Old Stratford has at different times been part of the parish of Cosgrove, and has been administered from that village. Old Stratford historical records are therefore often inextricably linked with those of Cosgrove. We have therefore created links to the Cosgrove history website and you will be transferred automatically to the right pages when you search for Old Stratford information. When you want to return to your original Old Stratford page it is important that you use the back button rather than the Home link, which would take you to the Cosgrove home page. Within the Old Stratford site itself the Home link will get you back to the Old Stratford home page.


The boundaries of Old Stratford
The village of Old Stratford developed on both sides of the old Roman road of Watling Street, near to where it crosses over the River Ouse. The name probably comes from its neighbour Stony Stratford, but the “Old” part of the name does not mean it is the older village. For a while, in the 17th century, it was called “Old Stow”.

Watling Street marks the boundary between the parishes of Passenham to the south and Cosgrove to the north, so that Old Stratford homes belonged to one of these two parishes in the past. At the west end of Old Stratford there was a piece of land belonging to Furtho, and another belonging to Potterspury, both pieces of land eventually being added to Cosgrove village.

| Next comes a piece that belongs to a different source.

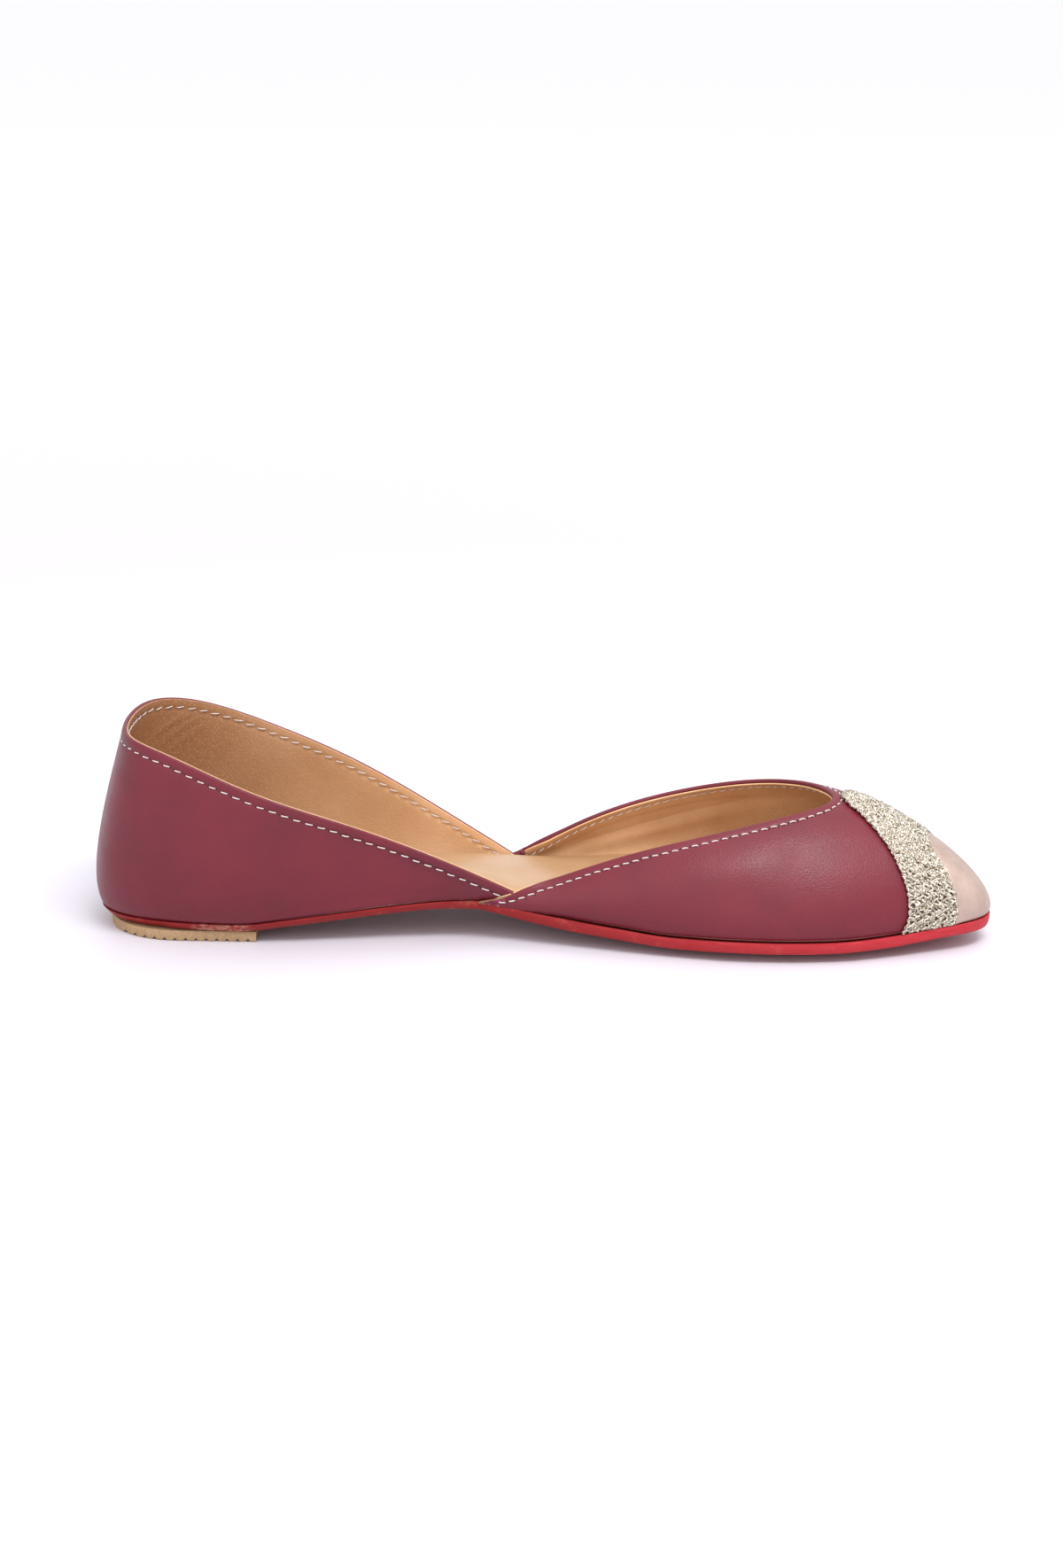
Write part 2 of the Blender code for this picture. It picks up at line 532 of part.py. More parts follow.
def make_toe_cap(upper, collection):
    """The cap fills the toe from the braid's front edge down to the foot line."""
    way = np.linspace(-1, 1, BAND_STEPS + 1) * CAP_REACH
    front = (upper.half - upper.at_foot_x(BRAID_FRONT_FOOT)) * way
    v_top = edge_heights(BRAID_FRONT, np.abs(way)) - CAP_INSET
    share = np.linspace(0, 1, BAND_ACROSS + 1)[None, :]
    t = np.repeat(upper.half + front[:, None], BAND_ACROSS + 1, axis=1)
    v = np.maximum(v_top, 2 * FOOT_HEM)[:, None] * (1 - share) + FOOT_HEM * share
    rings = patch(upper, t, v, GAP, GAP + CAP_THICKNESS)
    size = rings.shape[1]
    faces = ring_faces(len(rings), size, closed=False)
    faces += [tuple(range(size)), tuple(range((len(rings) - 1) * size, len(rings) * size))]
    material = finish("rose_gold_leather", (0.72, 0.5, 0.38), 0.35, 0.5)
    return new_mesh_object("toe_cap", collection, rings.reshape(-1, 3), faces, material)


def centre_on_floor(objects):
    """Moves the meshes so that the middle of the shoe's base is the origin."""
    corners = np.concatenate([[v.co[:] for v in obj.data.vertices] for obj in objects])
    low, high = corners.min(axis=0), corners.max(axis=0)
    move = -np.array([(low[0] + high[0]) / 2, (low[1] + high[1]) / 2, low[2]])
    for obj in objects:
        for vertex in obj.data.vertices:
            vertex.co = np.array(vertex.co) + move
    return move


def main():
    for obj in list(bpy.data.objects):
        bpy.data.objects.remove(obj, do_unlink=True)
    collection = bpy.data.collections.new("mojari_shoe")
    bpy.context.scene.collection.children.link(collection)
    upper = Upper(Sole())
    makers = (make_outsole, make_heel_pad, make_upper, make_insole, make_braid_band, make_toe_cap)
    move = centre_on_floor([make(upper, collection) for make in makers])
    print("moved by", move.round(5))


main()
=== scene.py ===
# %% [markdown]
# ## A left mojari, worked out from its ribs
# The shoe is a closed loop of leather that stands on a flat sole. Every piece below is a numpy function of
# two numbers: how far round the foot line it lies, and how far up the rib from the sole to the topline.
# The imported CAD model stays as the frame, and each finer piece here stands for one of its nodes.

import math
from collections import namedtuple

import bpy
import numpy as np
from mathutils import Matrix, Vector


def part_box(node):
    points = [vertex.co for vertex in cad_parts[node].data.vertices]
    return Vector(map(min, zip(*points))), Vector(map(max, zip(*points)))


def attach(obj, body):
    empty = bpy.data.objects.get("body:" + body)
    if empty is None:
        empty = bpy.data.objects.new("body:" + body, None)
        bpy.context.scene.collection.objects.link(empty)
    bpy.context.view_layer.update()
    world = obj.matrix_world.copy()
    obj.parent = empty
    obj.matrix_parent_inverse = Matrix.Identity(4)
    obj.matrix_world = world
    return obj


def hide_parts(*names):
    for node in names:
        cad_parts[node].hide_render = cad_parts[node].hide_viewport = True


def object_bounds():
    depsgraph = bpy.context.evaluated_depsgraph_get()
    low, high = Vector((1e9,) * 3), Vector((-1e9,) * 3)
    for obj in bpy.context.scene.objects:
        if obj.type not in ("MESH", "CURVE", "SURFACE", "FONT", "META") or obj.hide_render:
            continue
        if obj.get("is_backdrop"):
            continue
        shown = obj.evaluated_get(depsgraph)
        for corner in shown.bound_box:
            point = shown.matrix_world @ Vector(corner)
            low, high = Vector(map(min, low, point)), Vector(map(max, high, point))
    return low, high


MM = 0.001
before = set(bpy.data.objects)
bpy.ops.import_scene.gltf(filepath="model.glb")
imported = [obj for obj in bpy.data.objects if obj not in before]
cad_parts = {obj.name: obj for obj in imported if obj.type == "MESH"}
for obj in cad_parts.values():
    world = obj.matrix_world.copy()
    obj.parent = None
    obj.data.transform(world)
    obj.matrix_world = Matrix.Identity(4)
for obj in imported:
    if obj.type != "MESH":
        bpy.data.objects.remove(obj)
CAD_BOX = [list(corner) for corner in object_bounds()]
print("CAD nodes:", sorted(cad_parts))

# %% [markdown]
# ## The last's sizes
# A shoe takes its shape from a last, and a last is described by a few sizes and by sections. The tables
# hold shares of those sizes, one row for each rib from the back of the heel to the toe, so the visual
# model and the CAD model are the same shape. The heel pad is centred on the last's axis, and its box in
# the imported model therefore tells where that axis lies in the row frame.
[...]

In 1951 a proper civil parish of Old Stratford was created, which consolidated “orphaned pieces of land from Deanshanger, Cosgrove and Furtho, but lost land belonging to the Arnold estate, which went to Potterspury instead.

When reading Old Stratford records, it is therefore important to realise that these may be included under the names of these other villages and to check the situation as it existed at the date of the record you are reading. Many register entries for Old Stratford families, for instance, are only to be found within Cosgrove Church records. Cosgrove census records include Old Stratford homes up to Watling Street – these may be in their own sections or mixed with Cosgrove homes as the enumerator walked his round.